Bij een goed ontworpen installatie is de capaciteit van de warmtelichamen afgestemd op de grootte, het warmteverlies en de gebruiksfunctie van het vertrek:
- Hoe groter het vertrek, hoe groter de radiatoren, convectoren of vloerverwarming moeten zijn. Bij vloerverwarming lijkt dat automitisch te gaan, maar hier speelt de hoogte toch ook een rol. Bij echt hoge kamers horen de hartafstanden wat kleiner te zijn. Dan geeft de vloer meer warmte af.
- Vanzelfsprekend speelt het warmteverlies ook een essentiële rol. Men kan met kleinere radiatoren uit, wanneer beter geïsoleerd is. Passive houses kunnen zo goed geïsoleerd zijn, dat helemaal geen radiator meer nodig is. De warmte-afgifte van de mens en zijn apparaten geven dan al genoeg warmte af om het huis warm te houden.
- Ook de manier waarop een vertrek gebruikt wordt, bepaalt de maat van de radiator. Een halletje of een WC mogen minder warm zijn dan het kantoor of de woonkamer. Zo wordt in een berekening elk vertrek uitgelegd met een maximale kamertemperatuur.

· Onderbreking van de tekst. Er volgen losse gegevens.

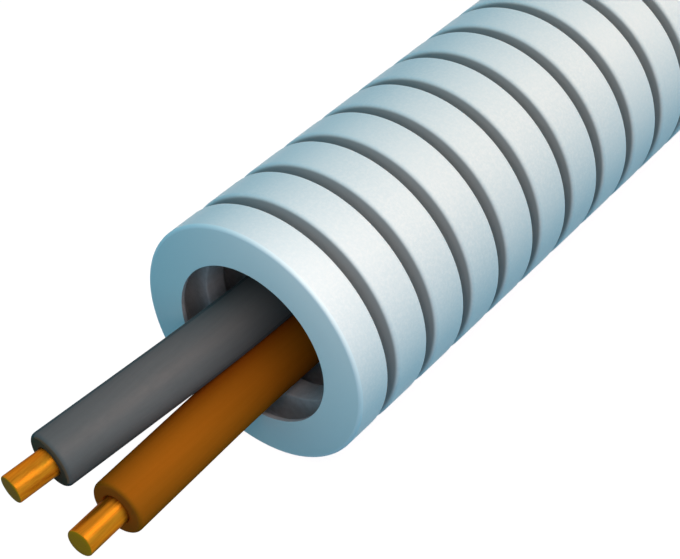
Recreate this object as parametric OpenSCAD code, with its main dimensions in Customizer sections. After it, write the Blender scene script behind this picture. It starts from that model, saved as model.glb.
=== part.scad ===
// Corrugated conduit, 16 mm, cut by the metre with two single-core copper wires already drawn in.
// The conduit lies along +X. The origin is the centre of the conduit's near end face, +Z is up.
// Lengths are in millimetres, angles in degrees.

/* [Conduit] */
// Nominal cut length of the conduit; the cut falls in the groove nearest to it
stock_length = 1000; // [150:50:1200]
// Outside diameter over the crests
outer_diameter = 16; // [15:0.5:20]
// Inside diameter of the narrow rings under the grooves
bore_diameter = 10.7; // [10.5:0.1:11.5]
// Distance from one crest to the next
pitch = 3.7; // [3.2:0.1:5]
// Width of the open groove between two crests, at its mouth
groove_width = 0.9; // [0.7:0.05:1.2]
// Thickness of the plastic, the same all along the wave
wall = 0.45; // [0.3:0.05:0.5]
// How much wider each groove is at its mouth than at its floor, per side
flank_draft = 0.08; // [0:0.01:0.1]
// Rounding of the outer edges of each crest
crest_rounding = 0.2; // [0.1:0.05:0.3]
// How much narrower the cut has left the first and the last crest
cut_loss = 0.23; // [0:0.01:0.4]

/* [Wires] */
// Outside diameter of the plastic insulation
insulation_diameter = 3.55; // [3:0.05:3.8]
// Diameter of the solid copper conductor, 2.5 square millimetres
conductor_diameter = 1.78; // [1.38:0.1:2.3]
// How far the insulation of the grey wire reaches out of the conduit
grey_reach = 12.75; // [6:0.05:40]
// How far the insulation of the brown wire reaches out of the conduit
brown_reach = 11.75; // [2:0.05:40]
// Bare conductor beyond the insulation of the grey wire
grey_bare_length = 2.6; // [1:0.05:12]
// Bare conductor beyond the insulation of the brown wire
brown_bare_length = 2.95; // [1:0.05:12]
// Play between the two wires where they lie along each other
wire_play = 0.09; // [0.05:0.01:0.2]
// Play between a resting wire and the rings of the conduit
bore_play = 0.15; // [0.05:0.05:0.3]

/* [Wires at the mouth] */
// How far to the side of the bore's lowest line the brown wire lies at the mouth
brown_mouth_y = 0.35; // [0.1:0.05:0.5]
// Direction from the brown wire to the grey one at the mouth, counted from +Y towards +Z
grey_side = 63; // [55:1:75]
// Angle that the free end of the grey wire leans away from the conduit's axis
grey_lean = 9; // [1:0.5:15]
// Direction of that lean, counted from +Y towards +Z
grey_lean_side = -35; // [-45:1:0]
// Angle that the free end of the brown wire leans away from the conduit's axis
brown_lean = 2.4; // [0:0.1:4]
// Direction of that lean, counted from +Y towards +Z
brown_lean_side = -172; // [-180:1:-150]
// Where in the mouth both wires start to lean
lean_start = 4; // [2:0.5:5]
// Length of the stretch in which they take up their lean
lean_length = 8; // [6:0.5:9]
// Where in the bore the brown wire starts to move over to its own side
brown_drop_start = 4; // [3:0.5:20]
// Where in the bore the grey wire starts to come down to the brown one's level
grey_drop_start = 12; // [10:0.5:40]
// Length of the stretch in which either wire does so
drop_length = 26; // [20:1:60]

/* [Hidden] */
$fn = 48;
// Sides of a wire's round section, and sections along each of its bends
sides = 24;
bend_steps = 8;

outer_r = outer_diameter / 2;
bore_r = bore_diameter / 2;
crest_width = pitch - groove_width;
groove_count = round((stock_length - crest_width) / pitch);
conduit_length = groove_count * pitch + crest_width - 2 * cut_loss;

// Radius of the groove floors, and of the hollows that the crests leave in the bore
floor_r = bore_r + wall;
inner_crest_r = outer_r - wall;

wire_r = insulation_diameter / 2;
conductor_r = conductor_diameter / 2;
rest_circle_r = bore_r - bore_play - wire_r;
rest_y = (insulation_diameter + wire_play) / 2;
rest_z = -sqrt(rest_circle_r * rest_circle_r - rest_y * rest_y);
brown_mouth_z = -sqrt(rest_circle_r * rest_circle_r - brown_mouth_y * brown_mouth_y);
brown_mouth = [brown_mouth_y, brown_mouth_z];
grey_mouth = brown_mouth + (insulation_diameter + wire_play) * [cos(grey_side), sin(grey_side)];

// Where a crest starts and ends along the conduit; the cuts shorten the first and the last
function crest_left(i) = i == 0 ? 0 : i * pitch - cut_loss;
function crest_right(i) = i == groove_count ? conduit_length : i * pitch - cut_loss + crest_width;

// How far a flank has run outwards from its crest's edge at radius r
function flank_shift(r) = flank_draft * (outer_r - r) / (outer_r - floor_r);

// Outline of one crest from left to right, as points of radius and distance along the conduit
function crest_outline(left, right) = [
    for (turn = [90, 45, 0]) [
        outer_r - crest_rounding + crest_rounding * cos(turn),
        left + crest_rounding - crest_rounding * sin(turn)
    ],
    for (turn = [0, 45, 90]) [
        outer_r - crest_rounding + crest_rounding * cos(turn),
        right - crest_rounding + crest_rounding * sin(turn)
    ]
];

// Outer edges of the two flanks at the floor of the groove to the right of a crest
function groove_outline(left, right) = [
    [floor_r, left + flank_shift(floor_r)],
    [floor_r, right - flank_shift(floor_r)]
];

// Inside of one crest, seen from the bore, from right to left
function cavity_outline(left, right) = [
    [bore_r, right + flank_shift(bore_r) - wall],
    [inner_crest_r, right + flank_shift(inner_crest_r) - wall],
    [inner_crest_r, left - flank_shift(inner_crest_r) + wall],
    [bore_r, left - flank_shift(bore_r) + wall]
];

// Section of the whole wall: out along the crests and back along the bore
wall_section = [
    [bore_r, 0],
    for (i = [0 : groove_count])
        each concat(
            crest_outline(crest_left(i), crest_right(i)),
            i < groove_count ? groove_outline(crest_right(i), crest_left(i + 1)) : []
        ),
    [bore_r, conduit_length],
    for (i = [groove_count : -1 : 0])
        each cavity_outline(crest_left(i), crest_right(i))
];

// Smooth step from 0 to 1 while x goes from start over a length
function ease(x, start, length) =
    let (t = max(0, min(1, (x - start) / length))) t * t * (3 - 2 * t);

// Sideways run of a free end at x: none inside the bend, then straight at a slope of 1
function lean_run(x) =
    let (u = max(0, lean_start - x)) u < lean_length ? u * u / (2 * lean_length) : u - lean_length / 2;

// Point at x on the centre line of a wire that leans out of the mouth and drops inside
function centre(x, mouth, rest, drop_start, lean, lean_side) =
    let (
        across = mouth + (rest - mouth) * ease(x, drop_start, drop_length),
        out = tan(lean) * lean_run(x)
    )
    [x, across.x + out * cos(lean_side), across.y + out * sin(lean_side)];

// Places along the conduit where a wire gets a section: close together only where it bends
function stations(tip_x, drop_start) = [
    tip_x,
    for (i = [0 : bend_steps]) lean_start - lean_length * (1 - i / bend_steps),
    for (i = [0 : bend_steps]) drop_start + drop_length * i / bend_steps,
    conduit_length
];

// Centre lines from a tip outside the mouth to the conduit's far end
function grey_line(tip_x) = [
    for (x = stations(tip_x, grey_drop_start))
        centre(x, grey_mouth, [rest_y, rest_z], grey_drop_start, grey_lean, grey_lean_side)
];
function brown_line(tip_x) = [
    for (x = stations(tip_x, brown_drop_start))
        centre(x, brown_mouth, [-rest_y, rest_z], brown_drop_start, brown_lean, brown_lean_side)
];

// Round section of radius r across the wire that runs through the points before and after it
function ring(centre, before, after, r) =
    let (
        along = (after - before) / norm(after - before),
        side_raw = cross([0, 0, 1], along),
        side = side_raw / norm(side_raw),
        up = cross(along, side)
    )
    [for (k = [0 : sides - 1]) centre + r * (side * cos(k * 360 / sides) + up * sin(k * 360 / sides))];

// Sections of radius r along a line of points
function rings(line, r) = [
    for (i = [0 : len(line) - 1])
        each ring(line[i], line[max(0, i - 1)], line[min(len(line) - 1, i + 1)], r)
];

// Skin between neighbouring sections, whose points start at a given index
function skin(count, first, outward) = [
    for (i = [0 : count - 2], k = [0 : sides - 1])
        let (
            a = first + i * sides + k,
            b = first + i * sides + (k + 1) % sides,
            quad = [a, b, b + sides, a + sides]
        )
        outward ? [quad[3], quad[2], quad[1], quad[0]] : quad
];

// Solid round wire along a line of points
module round_wire(line, r) {
    count = len(line);
    last = (count - 1) * sides;
    polyhedron(
        points = rings(line, r),
        faces = concat(
            skin(count, 0, true),
            [[for (k = [0 : sides - 1]) k]],
            [[for (k = [sides - 1 : -1 : 0]) last + k]]
        )
    );
}

// Tube along a line of points, open at both ends
module round_tube(line, r_out, r_in) {
    count = len(line);
    inner = count * sides;
    last = (count - 1) * sides;
    polyhedron(
        points = concat(rings(line, r_out), rings(line, r_in)),
        faces = concat(
            skin(count, 0, true),
            skin(count, inner, false),
            [for (k = [0 : sides - 1]) let (n = (k + 1) % sides) [k, n, inner + n, inner + k]],
            [for (k = [0 : sides - 1]) let (n = (k + 1) % sides)
                [last + n, last + k, inner + last + k, inner + last + n]]
        )
    );
}

module conduit() {
    color("#e6ecee")
        rotate([0, 90, 0])
            rotate_extrude()
                polygon(wall_section);
}

module grey_wire_insulation() {
    color("#5c5d5e")
        round_tube(grey_line(-grey_reach), wire_r, conductor_r);
}

module grey_wire_conductor() {
    color("#d78432")
        round_wire(grey_line(-grey_reach - grey_bare_length), conductor_r);
}

module brown_wire_insulation() {
    color("#8a4a0a")
        round_tube(brown_line(-brown_reach), wire_r, conductor_r);
}

module brown_wire_conductor() {
    color("#d78432")
        round_wire(brown_line(-brown_reach - brown_bare_length), conductor_r);
}

conduit();
grey_wire_insulation();
grey_wire_conductor();
brown_wire_insulation();
brown_wire_conductor();
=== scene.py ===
import math

import bpy
import numpy as np
from mathutils import Matrix, Vector

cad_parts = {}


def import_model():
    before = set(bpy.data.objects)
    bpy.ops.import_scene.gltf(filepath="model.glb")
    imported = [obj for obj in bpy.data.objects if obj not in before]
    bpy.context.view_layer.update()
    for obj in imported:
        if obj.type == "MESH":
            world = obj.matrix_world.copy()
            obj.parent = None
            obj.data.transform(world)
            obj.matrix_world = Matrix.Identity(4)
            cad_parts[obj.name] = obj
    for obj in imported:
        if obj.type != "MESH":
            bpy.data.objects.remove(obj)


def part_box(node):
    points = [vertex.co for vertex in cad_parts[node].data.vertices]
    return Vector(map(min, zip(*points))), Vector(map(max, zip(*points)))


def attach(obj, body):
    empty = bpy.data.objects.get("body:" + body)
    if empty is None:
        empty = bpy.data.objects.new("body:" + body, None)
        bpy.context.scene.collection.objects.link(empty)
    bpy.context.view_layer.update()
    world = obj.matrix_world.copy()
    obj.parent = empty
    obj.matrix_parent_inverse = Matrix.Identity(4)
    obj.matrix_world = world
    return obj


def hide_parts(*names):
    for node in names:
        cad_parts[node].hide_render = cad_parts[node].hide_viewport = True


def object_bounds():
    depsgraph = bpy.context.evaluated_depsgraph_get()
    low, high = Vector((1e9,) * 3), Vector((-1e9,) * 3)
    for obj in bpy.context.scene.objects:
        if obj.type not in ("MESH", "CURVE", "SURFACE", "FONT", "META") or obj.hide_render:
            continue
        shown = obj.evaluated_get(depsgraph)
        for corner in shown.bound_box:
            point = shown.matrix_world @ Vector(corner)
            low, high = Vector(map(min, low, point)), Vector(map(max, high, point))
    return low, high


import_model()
cad_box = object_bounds()

# The named lengths below are in millimetres, and angles in degrees, unless a comment says otherwise
MM = 0.001

# Sizes of the conduit, as the CAD model has them
OUTER_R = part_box("conduit")[1].y / MM
CONDUIT_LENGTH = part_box("conduit")[1].x / MM
BORE_R = 5.35
PITCH = 3.7
GROOVE_WIDTH = 0.9
WALL = 0.45
FLANK_DRAFT = 0.08
CREST_ROUNDING = 0.2
CUT_LOSS = 0.23
CREST_WIDTH = PITCH - GROOVE_WIDTH
FLOOR_R = BORE_R + WALL
INNER_CREST_R = OUTER_R - WALL
GROOVE_COUNT = round((CONDUIT_LENGTH - CREST_WIDTH + 2 * CUT_LOSS) / PITCH)

# Sizes and places of the wires, as the CAD model has them; places across the conduit are (y, z)
INSULATION_R = 1.775
CONDUCTOR_R = 0.89
WIRE_PLAY = 0.09
BORE_PLAY = 0.15
LEAN_START = 4
LEAN_LENGTH = 8
DROP_LENGTH = 26
BROWN_MOUTH_Y = 0.35
# Direction from the brown wire to the grey one at the mouth, counted from +Y towards +Z
GREY_SIDE = 63
WIRE_SPACING = 2 * INSULATION_R + WIRE_PLAY
REST_CIRCLE_R = BORE_R - BORE_PLAY - INSULATION_R
REST_Y = WIRE_SPACING / 2
REST_Z = -math.sqrt(REST_CIRCLE_R**2 - REST_Y**2)
BROWN_MOUTH = (BROWN_MOUTH_Y, -math.sqrt(REST_CIRCLE_R**2 - BROWN_MOUTH_Y**2))
GREY_MOUTH = (
    BROWN_MOUTH[0] + WIRE_SPACING * math.cos(math.radians(GREY_SIDE)),
    BROWN_MOUTH[1] + WIRE_SPACING * math.sin(math.radians(GREY_SIDE)),
)
GREY_WIRE = {
    "mouth": GREY_MOUTH,
    "rest": (REST_Y, REST_Z),
    "drop_start": 12,
    "lean": 9,
    "lean_side": -35,
    "reach": 12.75,
    "bare": 2.6,
}
BROWN_WIRE = {
    "mouth": BROWN_MOUTH,
    "rest": (-REST_Y, REST_Z),
    "drop_start": 4,
    "lean": 2.4,
    "lean_side": -172,
    "reach": 11.75,
    "bare": 2.95,
}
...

Dat ontwerp alleen is niet genoeg. Het verwarmingswater moet wel overal kunnen komen. Elk warmtelichaam moet naar verhouding evenveel warm water krijgen. Is dat het geval, dan spreken we van een waterzijdige balans. Helaas is dat meestal niet het geval, want men heeft het waterzijdig inregelen nagelaten.
Als niet overal evenveel warm water komt, zou dat toch kopuklachten moeten geven. Dat doet het ook, maar de installatiebranche heeft toch een oplossing bedacht. Men zorgt dat het water warmer is dan nodig, en plaatst overal thermostaatkranen, zodat het in warme vertrekken niet te warm wordt. Op papier kan dit misschien wel functioneren, maar in de praktijk zijn er toch talloze mensen die klagen over steeds dezelfde koude kamers. En als het al werkt, dan is daar teveel gas voor nodig.